Class 2 Note Amendments – Dated May 17, 2011

The maturity date of all of Integral Vision, Inc.’s (the “Company”) Class 2 Notes amended with this amendment and held in the name of the undersigned as of May 17, 2011 shall be extended to July 1, 2013.

Specified Orders (and related terms):

The Specified Orders for these Class 2 Notes shall be amended to the terms as follows:

Class 2 Notes which are amended with this amendment (“May 17 Class 2 Notes”) shall be repaid from 40% (forty percent) of all payments received by the Company (including, without limitation any Subsidiary of the Company [whether partly or wholly owned by the Company] or successor to the Company) (“Company and its Subsidiaries”) for the design, sale, or service (including modifications or additions thereto) for all display inspection systems or sales or contracts relating thereto:

 
a.
above $6 million from May 1, 2011 through January 1, 2012,

 
b.
above $6.5 million from May 1, 2011 through February 1, 2012 (payments made to May 17 Note holders pursuant to “a.” above shall reduce the amount due May 17 Class 2 Note holders pursuant to this section “b.”),

 
c.
above $7.0 million from May 1, 2011through March 1, 2012 (payments made to May 17 Note holders pursuant to “a.” through “b.” above shall reduce the amount due May 17 Class 2 Note holders pursuant to this section “c.”),

 
d.
increased by $500,000 for each month after March 1, 2012 above the $7.0 million in “c.” above until all of the Company’s May 17 Class 2 Notes are repaid in full including accrued interest due thereon.  Payments made to May 17 Class 2 Note holders pursuant to “a.” through “c.” combined with payments made for any month after March 1, 2012 shall reduce the amount due May 17 Class 2 Note holders for subsequent months after March 1, 2012.

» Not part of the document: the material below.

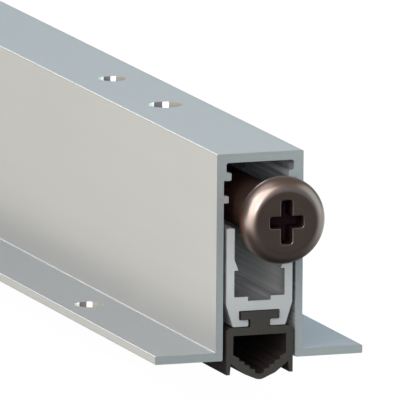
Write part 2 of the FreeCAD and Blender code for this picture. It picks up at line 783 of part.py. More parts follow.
def make_drive():
    make_bar()
    stud_seat = "(slider_start + slider_length - bar_seat)"
    height = f"{AXIS} - flange_thickness"
    make_slider("front_slider", f"{END} - slider_start", 0, "stud_diameter")
    make_slider("rear_slider", f"tail_slider_inset - {END}", 180, "tail_diameter")
    pins = {
        "front_slider_pin": f"{END} - {stud_seat} - bar_seat / 2",
        "rear_slider_pin": f"tail_slider_inset + slider_length - bar_seat / 2 - {END}",
    }
    for label, x in pins.items():
        make_cross_pin(label, x, height, "slider_pin_diameter", BETWEEN_ARMS)
    make_rod(
        "adjusting_stud",
        f"{END} - {stud_seat}",
        f"({END} - shaft_inside + stud_engaged)",
        "stud_diameter",
    )
    make_rod(
        "tail_rod",
        f"tail_end_inset - {END}",
        f"(tail_slider_inset + slider_length - bar_seat - {END})",
        "tail_diameter",
    )
    make_ring(
        "return_stop_nut",
        f"stop_inset - nut_gap - nut_thickness - {END}",
        "nut_thickness",
        "nut_width",
        "tail_diameter / 2",
        6,
    )
    make_spring(
        "return_spring",
        f"stop_inset + stop_length - {END}",
        f"(tail_slider_inset - {END})",
        "return_wire",
        "return_radius",
        "return_turns",
    )
    washer_back = f"({END} - shaft_inside - turning_gap - washer_thickness)"
    make_ring(
        "thrust_washer",
        washer_back,
        "washer_thickness",
        "(shaft_diameter - 2 * washer_play)",
        "stud_diameter / 2 + washer_play",
    )
    make_spring(
        "locking_spring",
        f"{END} - slider_start",
        washer_back,
        "locking_wire",
        "locking_radius",
        "locking_turns",
    )


make_housing()
make_carrier()
make_rubber()
bush_middle = make_bush()
stop_middle = make_spring_stop()
group("bush_screw", [make_grub_screw("bush_grub", bush_middle, "0")])
group("spring_stop_screw", [make_grub_screw("stop_grub", stop_middle, "0")])
for end, station in (("front", STATION), ("rear", f"(-{STATION})")):
    make_guide_block(f"guide_block_{end}", station)
    group(
        f"guide_screws_{end}",
        [
            make_grub_screw(f"{end}_grub_out", f"{station} + grub_offset", "grub_aside"),
            make_grub_screw(f"{end}_grub_in", f"{station} - grub_offset", "-grub_aside"),
        ],
    )
    make_hanger(f"hanger_{end}", station)
    make_cross_pin(f"cam_pin_{end}", station, f"{AXIS} - flange_thickness", "pin_diameter", BETWEEN_BARBS)
    group(
        f"hanger_screws_{end}",
        [
            make_foot_screw(f"{end}_screw_out", f"{station} + screw_spacing / 2"),
            make_foot_screw(f"{end}_screw_in", f"{station} - screw_spacing / 2"),
        ],
    )
make_drive()
make_plunger()
doc.recompute()

faults = [f"{thing.Label}: {thing.State}" for thing in doc.Objects if {"Invalid", "Error"} & set(thing.State)]
for node in nodes:
    shape = node.Shape
    if shape.isNull() or not shape.isValid() or not shape.Solids:
        faults.append(f"{node.Label}: no valid solid")
if faults:
    raise RuntimeError("; ".join(faults))

os.makedirs("parts", exist_ok=True)
for node in nodes:
    node.Shape.exportStep(os.path.join("parts", f"{node.Label}.step"))
    print(node.Label, len(node.Shape.Solids), round(node.Shape.Volume, 1))
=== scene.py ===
import json
import math

import bpy
from mathutils import Matrix, Vector

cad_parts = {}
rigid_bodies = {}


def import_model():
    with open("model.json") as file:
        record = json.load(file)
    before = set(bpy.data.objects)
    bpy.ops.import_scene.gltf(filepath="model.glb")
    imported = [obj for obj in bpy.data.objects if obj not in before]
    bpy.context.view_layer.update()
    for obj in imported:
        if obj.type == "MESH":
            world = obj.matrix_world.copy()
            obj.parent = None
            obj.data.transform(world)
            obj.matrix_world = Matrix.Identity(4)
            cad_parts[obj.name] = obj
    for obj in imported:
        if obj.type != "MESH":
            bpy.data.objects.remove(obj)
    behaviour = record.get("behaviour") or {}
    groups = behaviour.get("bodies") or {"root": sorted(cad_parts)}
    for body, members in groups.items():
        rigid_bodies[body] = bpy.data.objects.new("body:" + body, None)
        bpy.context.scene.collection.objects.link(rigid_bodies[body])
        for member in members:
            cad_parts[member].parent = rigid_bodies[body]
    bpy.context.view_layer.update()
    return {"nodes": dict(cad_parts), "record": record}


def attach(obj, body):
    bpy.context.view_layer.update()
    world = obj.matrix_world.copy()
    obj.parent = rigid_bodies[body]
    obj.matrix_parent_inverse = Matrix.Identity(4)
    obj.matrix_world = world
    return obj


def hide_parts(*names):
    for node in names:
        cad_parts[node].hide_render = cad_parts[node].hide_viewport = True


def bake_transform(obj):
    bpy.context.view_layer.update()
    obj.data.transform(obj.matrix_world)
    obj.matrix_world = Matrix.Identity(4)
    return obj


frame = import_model()
axisHeight = 0.0251  # the plunger's axis above the flanges
plungerEnd = 0.1675  # the channel's end face on the plunger side
nearly = 0.00001  # places this close count as the same
bpy.ops.object.select_all(action="DESELECT")
print("frame loaded")


# Camera, at the photograph's angle
cameraSetup = {
    "aim": (0.159347, -0.008191, 0.025687),
    "turn": 19.633,  # degrees between the seal's length and the line of sight, seen from above
    "elevation": 10.273,
    "roll": -0.422,
    "distance": 3.0495,
    "lens": 1575.0,
    "sensor": 36.0,
}


def addCamera(setup):
    turn = math.radians(setup["turn"])
    rise = math.radians(setup["elevation"])
    roll = math.radians(setup["roll"])
    forward = Vector((-math.cos(turn) * math.cos(rise), math.sin(turn) * math.cos(rise), -math.sin(rise)))
    right = Vector((math.sin(turn), math.cos(turn), 0))
    up = right.cross(forward)
    data = bpy.data.cameras.new("sealCamera")
    data.lens = setup["lens"]
    data.sensor_width = setup["sensor"]
    camera = bpy.data.objects.new("sealCamera", data)
    bpy.context.scene.collection.objects.link(camera)
    tilted = right * math.cos(roll) - up * math.sin(roll)
    upright = right * math.sin(roll) + up * math.cos(roll)
    columns = [tilted, upright, -forward]
    matrix = Matrix([[column[row] for column in columns] for row in range(3)]).to_4x4()
    matrix.translation = Vector(setup["aim"]) - forward * setup["distance"]
    camera.matrix_world = matrix
    bpy.context.scene.camera = camera


addCamera(cameraSetup)
print("camera placed")


# Small helpers for node materials
noiseSpan = (0.3, 0.7)  # the noise values between which one tone turns to another
wideSpan = (0.2, 0.8)
blur = 0.0001  # the width of a mask's soft edge


def setInputs(tree, node, values):
    # each value is a setting, or the output of another node
    for key, value in values.items():
        if isinstance(value, bpy.types.NodeSocket):
            tree.links.new(value, node.inputs[key])
        else:
            node.inputs[key].default_value = value


def addNode(tree, kind, values=None, **settings):
    node = tree.nodes.new(kind)
    for key, value in settings.items():
        setattr(node, key, value)
    setInputs(tree, node, values or {})
    return node


def rgb(colour):
    return (*colour, 1.0)


def startMaterial(name, finish):
    material = bpy.data.materials.new(name)
    material.use_nodes = True
    tree = material.node_tree
    shader = tree.nodes["Principled BSDF"]
    setInputs(tree, shader, {"Metallic": finish["metallic"], "Roughness": finish["roughness"]})
    return material, tree, shader


def xyzOf(tree, kind="Object"):
    # X, Y and Z of a place on the piece, or of the normal there
    coords = addNode(tree, "ShaderNodeTexCoord")
    return addNode(tree, "ShaderNodeSeparateXYZ", {"Vector": coords.outputs[kind]}).outputs


def calculate(tree, operation, first, second=0.0):
    return addNode(tree, "ShaderNodeMath", {0: first, 1: second}, operation=operation).outputs[0]


def lengthOf(tree, parts):
    vector = addNode(tree, "ShaderNodeCombineXYZ", parts).outputs["Vector"]
    return addNode(tree, "ShaderNodeVectorMath", {0: vector}, operation="LENGTH").outputs["Value"]


def grain(tree, scale, detail=2.0, roughness=0.5, turn=(0, 0, 0)):
    coords = addNode(tree, "ShaderNodeTexCoord")
    mapping = addNode(
        tree, "ShaderNodeMapping", {"Vector": coords.outputs["Object"], "Scale": scale, "Rotation": turn}
    )
    noise = addNode(
        tree,
        "ShaderNodeTexNoise",
        {"Vector": mapping.outputs["Vector"], "Scale": 1.0, "Detail": detail, "Roughness": roughness},
    )
    return noise.outputs["Fac"]


def ramp(tree, source, low, high, bottom=0.0, top=1.0):
    node = addNode(
        tree,
        "ShaderNodeMapRange",
        {"Value": source, "From Min": low, "From Max": high, "To Min": bottom, "To Max": top},
    )
    return node.outputs["Result"]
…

For example, for the period May 1, 2011 through July 1, 2012, the Company is obligated to repay May 17, 2011 Class 2 Note holders 40% of all payments received by the Company above $9.0 million (with payments made to May 17 Class 2 Note holders pursuant to these Specified Orders prior to June 1, 2012 reducing the amount due May 17 Class 2 Note holders for the month ending July 1, 2012.

Other terms and conditions:

This May 17 Class 2 Note holder hereby waives (retroactively) its right to receive any payments due it pursuant Specified Orders terms prior to May 17, 2011 that were not remitted to it.
Other terms and conditions (continued):
 
 
Page 1 of 5

 

1.
Amounts payable to May 17 Class 2 Notes pursuant to the above terms shall be paid first to the latest issued May 17 Class 2 Notes then outstanding until said note is paid in full including accrued interest due thereon.  If more than one May 17 Class 2 Note was issued on the same date, said note holders will share an undivided interest in payments payable by the Company until their notes are paid in full including accrued interest due thereon.  For the purpose of this section, all Class 2 Notes outstanding on September 15, 2008 (the date of a major restructuring of the Company’s notes – $1,576,000 principal face amount) shall be considered to have been issued September 15, 2008.

2.
All deposits received by the Company and its Subsidiaries on orders placed by its customers shall not be included in the calculations of payments received by the Company and its Subsidiaries until the Company and its Subsidiaries has received the earlier of a second progress payment or the final payment for the system or systems ordered for which the deposit payment was made.

3.
Additionally, any sales commissions payable to agents of the Company and its Subsidiaries shall be excluded from the amounts of payments received by the Company and its Subsidiaries when calculating the amounts payable to May 17 Class 2 Note holders – said excluded commissions are hereby limited to a maximum of 15% (fifteen percent) of the payment or partial payment received by the Company and its Subsidiaries pursuant to an order.  For the purposes of this section, commissions payable to employees or former employees of the Company and its Subsidiaries (former employees being defined individuals employed by the Company and its Subsidiaries at any time after May 17, 2011) shall not be excluded from the amounts of payments received by the Company and its subsidiaries when calculating the payments due May 17 Class 2 Note holders.

4.
This May 17 Class 2 Note holder hereby waives any Default Interest payments due on said notes retroactively from September 30, 2010 through May 17, 2011.

5.
If the Company elects to repay May 17 Class 2 Notes from other funds than those payments required pursuant to the Specified Orders herein, said repayments shall be made in the same order as in Section “1.” above with the following exception:  The designated Agent of the Note holders (pursuant to the Fifth Amended and Restated Note and Warrant Purchase Agreement) may direct the Company to make up to $100,000 of payments to note holders based on “special circumstances” of said note holders rather than paying note holders in the order specified in Section “1.” above.  The Agent’s determination of “special circumstances” shall be in its sole discretion.  The current Agent is The Klonoff Company, Inc.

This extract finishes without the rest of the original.